Cette recherche n’offre qu’un aperçu du problème de la pêche illicite et de l’importance des subventions de l’UE accordées à des navires qui ont été condamnés pour pêche illicite ou qui ont continué à enfreindre la loi après avoir reçu des subventions. Les données relatives aux condamnations sont très difficiles à obtenir et cette étude est basée essentiellement sur des comptes rendus de la presse, lesquels n’offrent qu’une image très incomplète de la situation.

« Les gouvernements européens devraient publier des listes complètes des condamnations pour pêche illicite afin que nous puissions savoir qui enfreint la loi.

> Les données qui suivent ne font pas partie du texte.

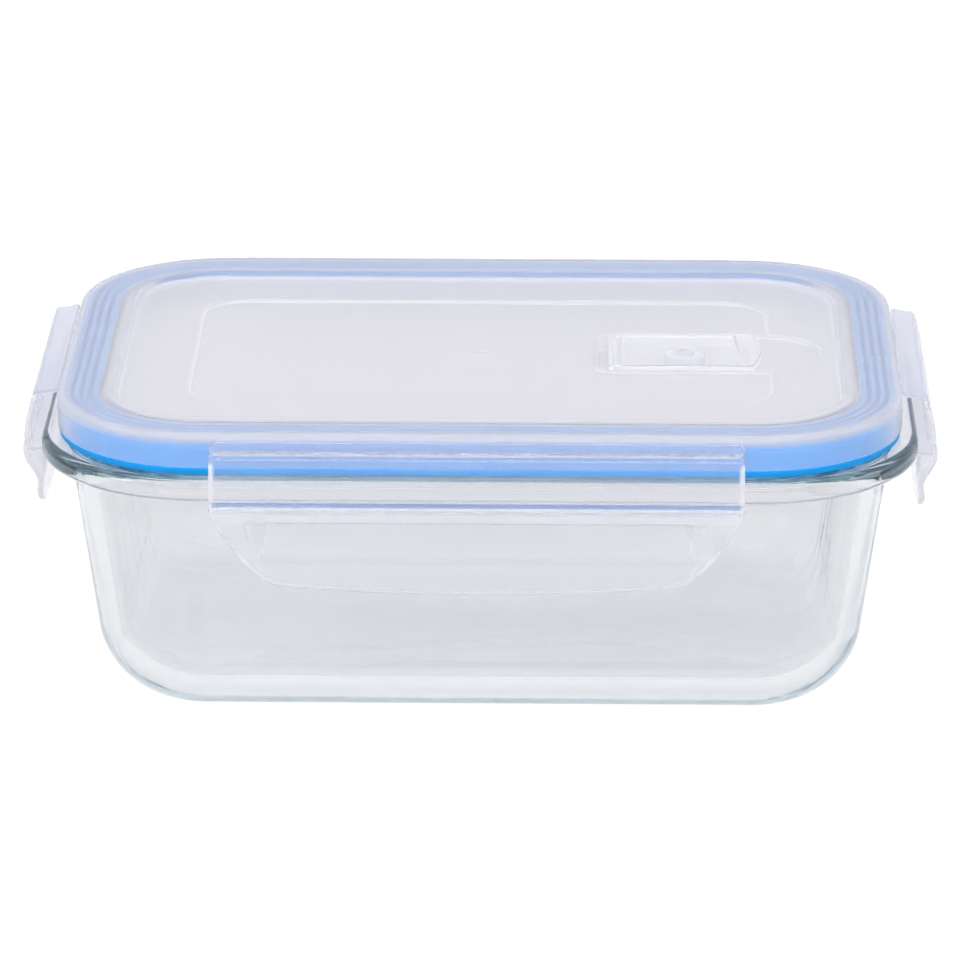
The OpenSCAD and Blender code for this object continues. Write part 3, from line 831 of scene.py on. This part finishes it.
def make_latches():
    """The four latches with their hooks, and the strips they hang on. Seen end on, the short ones show
    more plastic, so they are milkier."""
    for side in ("front", "back", "left", "right"):
        long = side in ("front", "back")
        half = LONG_HALF if long else SHORT_HALF
        reach = (CORNER_Y if long else CORNER_X) + RIM_R
        tip = TIP_Z if long else TIP_Z + SHORT_TIP_UP
        sheet, milk, groove = latch_solid(half, tip)
        hook = hook_solid(half)
        hook_milk = np.full(len(hook[0]), 0.1)
        latch = new_object(side + "_latch_moulding", turn_to_side(join(sheet, hook), reach, side))
        paint(latch, "milk", np.append(milk, hook_milk) + (0.0 if long else 0.18))
        paint(latch, "groove", np.append(groove, 0 * hook_milk))
        finish_piece(latch, side + "_clip", side + "_latch", LATCH_PLASTIC, 60.0)
        strip = strip_solid(half)
        fold = new_object(side + "_fold", turn_to_side(strip, reach, side))
        paint(fold, "milk", np.full(len(strip[0]), 0.0 if long else 0.22))
        finish_piece(fold, side + "_strip", side + "_hinge_strip", SHADED_FOLD_PLASTIC, 60.0)


# ---------------------------------------------------------------------------------------------- vent


def flap_solid():
    """The flap as rounded-rectangle rows: flat underside, round edges, a border 1.1 wide, and a shallow
    tray inside it that stops at the finger grip. Points near the free end move out by
    bow (1 - (y / half width)^2), which turns that end and the tray's end into arcs."""
    border = 1.1
    grip = 2.6
    half_x = (FLAP_X1 - FLAP_BOW - FLAP_X0) / 2
    mid = FLAP_X0 + half_x
    outer = bend_corners([
        [6, 4, 1, FLAP_Z],
        [half_x, FLAP_Y, 0.9, FLAP_Z],
        [half_x, FLAP_Y, 0.9, FLAP_TOP],
        [half_x - border, FLAP_Y - border, 0.7, FLAP_TOP],
    ], [0, 0.25, 0.3, 0], 4)
    lower = rings(outer, (mid, 0.0), 6, 12)
    tray = bend_corners([
        [half_x - border - grip / 2 + 0.1, FLAP_Y - border, 0.7, FLAP_TOP],
        [half_x - border - grip / 2 - 0.2, FLAP_Y - border - 0.3, 0.7, FLAP_TOP - 0.4],
        [5, 3, 1, FLAP_TOP - 0.4],
    ], [0, 0.2, 0], 4)
    upper = rings(tray, (mid - grip / 2, 0.0), 6, 12)
    grid = np.concatenate([lower, upper])
    near_end = np.clip((grid[..., 0] - mid) / half_x, 0, 1) ** 3
    grid[..., 0] += FLAP_BOW * (1 - (grid[..., 1] / FLAP_Y) ** 2) * near_end
    barrel = pin_along_y(BARREL_R, FLAP_Y - 0.1, 0.3, PIVOT_X, PIVOT_Z)
    pin = pin_along_y(PIN_R, WELL_Y + 0.65, 0.25, PIVOT_X, PIVOT_Z)
    boss = [[0.5, 61.6], [BOSS_R, 61.6], [BOSS_R, 63.4], [0.5, 63.4]]
    boss = disc(bend_corners(boss, [0, 0.3, 0, 0]), VENT_X)
    return join(skin(grid), barrel, pin, boss)


def plug_solid():
    """The plug, turned: nose through the vent hole, shoulder on the well's floor, and a socket for the
    flap's boss, run from the tip of the nose up the outside and down into the socket."""
    bore = BOSS_R + 0.04
    profile = [
        [0.6, 59.0], [2.2, 59.0], [2.6, 60.33], [4.2, 60.35],
        [4.2, 63.05], [bore, 63.05], [bore, 61.55], [0.5, 61.55],
    ]
    return disc(bend_corners(profile, [0, 0.4, 0.1, 0.3, 0.5, 0.3, 0.2, 0], 5), VENT_X)


def make_all():
    """Every piece of the lunch box, from the glass up."""
    glass = new_object("glass_body", glass_solid())
    finish_piece(glass, "base", "glass_box", GLASS, 60.0)
    make_lid()
    seal = new_object("blue_seal", seal_solid())
    finish_piece(seal, "lid", "seal_ring", SEAL_BLUE, 60.0)
    make_latches()
    cover = new_object("vent_cover", flap_solid())
    finish_piece(cover, "vent", "vent_flap", FLAP_PLASTIC, 50.0)
    stopper = new_object("vent_stopper", plug_solid())
    finish_piece(stopper, "vent", "vent_plug", PLUG_MILK, 50.0)


# ---------------------------------------------------------------------------------------------- studio


def make_floor():
    """A pale floor: it shows white, and keeps the box's soft shadow by lighting only part of itself."""
    f = new_finish("studio_floor")
    through = f.ray("Is Transmission Ray")
    direct = (f.ray("Is Camera Ray") + f.ray("Is Glossy Ray") * (1.0 - through)).clamped()
    # Seen through the glass, the floor glows less away from the box: painted shade on what the glass shows.
    away = ((place_on_box(f)[0] - 22.0) * 0.03).clamped()
    seen = direct * 0.62 + through * (0.50 - away * 0.13)
    mottle = f.noise(9.0, 2.0)
    matte = f.node(
        "ShaderNodeBsdfPrincipled",
        {},
        {
            "Base Color": f.blend(mottle, (0.44, 0.44, 0.44, 1.0), (0.46, 0.46, 0.46, 1.0)),
            "Roughness": 0.9,
            "Specular IOR Level": 0.0,
            "Emission Color": seen,
            "Emission Strength": 1.0,
        },
    )
    f.node("ShaderNodeOutputMaterial", {}, {"Surface": matte})
    verts, quads, tris = skin(rings(round_rows([[40.0, -0.3], [2500.0, -0.3]]), n_side=1))
    floor = new_object("floor", (verts, quads, tris[: len(tris) // 2]))
    floor.data.flip_normals()
    floor.data.materials.append(f.owner)


def sky(f, height, stops):
    """Light by height, from 0 straight down to 1 straight up: each stop's place, its red and green, and
    its blue."""
    colours = [(place, (grey, grey, blue, 1.0)) for place, grey, blue in stops]
    return f.node("ShaderNodeValToRGB", {"stops": colours}, {"Fac": height})


def make_studio():
    """A white room with grey overhead for what glass mirrors, and lamps that shape the plastic. What is
    mirrored darkens towards the front, and what is seen through the box is a little greyer."""
    world = bpy.data.worlds.new("studio")
    bpy.context.scene.world = world
    f = Finish(world)
    way = f.node("ShaderNodeTexCoord", out="Generated")
    height = f.part_of(way, "Z") * 0.5 + 0.5
    level = sky(f, height, [(0.0, 0.9, 0.9), (1.0, 0.95, 0.95), (0.5, 0.8, 0.8), (0.62, 0.62, 0.63),
                            (0.85, 0.62, 0.63), (0.94, 0.95, 0.95)])
    mirrored = sky(f, height, [(0.0, 1.0, 1.0), (1.0, 1.15, 1.15), (0.50, 1.2, 1.2), (0.60, 1.2, 1.2),
                               (0.65, 0.78, 0.81), (0.85, 0.74, 0.77), (0.94, 1.15, 1.15)])
    beyond = sky(f, height, [(0.0, 0.9, 0.92), (1.0, 1.0, 1.0), (0.50, 0.80, 0.84), (0.65, 0.86, 0.89),
                             (0.85, 0.95, 0.97)])
    dark_front = (0.2 - f.part_of(way, "Y") * 1.6 + f.part_of(way, "X").absolute() * 0.9).clamped()
    mirrored = f.blend(dark_front, mirrored, (0.42, 0.42, 0.46, 1.0))
    shade = f.blend(f.ray("Is Glossy Ray"), level, mirrored)
    shade = f.blend(f.ray("Is Transmission Ray"), shade, beyond)
    shade = f.blend(f.ray("Is Camera Ray"), shade, (1.0, 1.0, 1.0, 1.0))
    light = f.node("ShaderNodeBackground", {}, {"Color": shade, "Strength": 1.0})
    f.node("ShaderNodeOutputWorld", {}, {"Surface": light})
    for name, place, wide, tall, watts in (
        ("overhead", (0.0, 0.15, 0.9), 0.7, 0.49, 2.4),
        ("left_side", (-0.9, -0.35, 0.55), 0.5, 0.35, 1.8),
        ("right_side", (0.95, -0.1, 0.5), 0.5, 0.35, 1.6),
        ("front_strip", (0.0, -0.62, 0.62), 1.0, 0.05, 1.9),
        ("front_low", (0.0, -1.0, 0.42), 0.9, 0.10, 1.9),
    ):
        lamp = bpy.data.lights.new(name, "AREA")
        lamp.shape = "RECTANGLE"
        lamp.size = wide
        lamp.size_y = tall
        lamp.energy = watts
        obj = bpy.data.objects.new(name, lamp)
        obj.location = place
        aim = np.array([0.0, 0.0, 0.03]) - np.array(place)
        yaw = math.atan2(aim[0], -aim[1])
        pitch = math.atan2(math.hypot(aim[0], aim[1]), -aim[2])
        obj.rotation_euler = (pitch, 0.0, yaw + math.pi)
        bpy.context.scene.collection.objects.link(obj)


def make_camera():
    """A long lens, raised above the box and a little to its right, aimed just past its middle."""
    distance, raised, round_by = 1.315, math.radians(18.94), math.radians(1.03)
    target = np.array([-0.0005, 0.0, 0.0353])
    back = np.array([
        math.sin(round_by) * math.cos(raised),
        -math.cos(round_by) * math.cos(raised),
        math.sin(raised),
    ])
    data = bpy.data.cameras.new("camera")
    data.lens = 233.5
    data.sensor_width = 36.0
    data.clip_start = 0.05
    camera = bpy.data.objects.new("camera", data)
    camera.location = target + back * distance
    camera.rotation_euler = (math.pi / 2 - raised, 0.0, round_by)
    bpy.context.scene.collection.objects.link(camera)
    bpy.context.scene.camera = camera


make_all()
make_floor()
make_studio()
make_camera()
bpy.context.scene.view_settings.view_transform = "Standard"

# Light is caught in the rim and goes round inside it many times before it leaves
cycles = bpy.context.scene.cycles
cycles.max_bounces = 48
cycles.glossy_bounces = 48
cycles.transmission_bounces = 48
cycles.transparent_max_bounces = 24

Il s’agit du seul moyen permettant de s’assurer que l’argent public n’est pas versé à des pêcheurs qui enfreignent les lois ayant pour objet de protéger nos précieuses pêcheries. », a affirmé Jack Thurston, co-fondateur de fishsubsidy.org.

Cinq des navires figurant sur la liste ont reçu chacun plus d’1 million d’euros de subventions de la part de l’UE. Ils ont été reconnus coupables d'infractions graves, allant de déclarations erronées dans le journal de bord à la capture de poissons en dessous des tailles minimum, en passant par l’utilisation d'engins de pêche illégaux et le dépassement des quotas.

Certains des navires figurant sur la liste ont été condamnés à de multiples reprises et lourdement sanctionnés. L’Hodeiertza et le Gure Reinare, deux navires appartenant à Pesqueras Zozuak / Pascual Santizo, ont été reconnus coupables d’utiliser des engins de pêche illégaux. Chaque navire a été condamné à payer une amende de 35 000 €. L’UE avait financé la construction de ces navires pour un total de près de deux millions d’euros. L’Hodeiertza a, quant à lui, reçu en supplément une subvention de l’UE à la modernisation en 2006.

Cette étude couvre également le Royaume-Uni qui, jusqu’en décembre 2009, était le seul État membre à publier des rapports détaillés des poursuites judiciaires et ce, jusqu’à ce quela Marine FisheriesAgency décide de supprimer cette information de son site web pour des raisons de « protection des données ».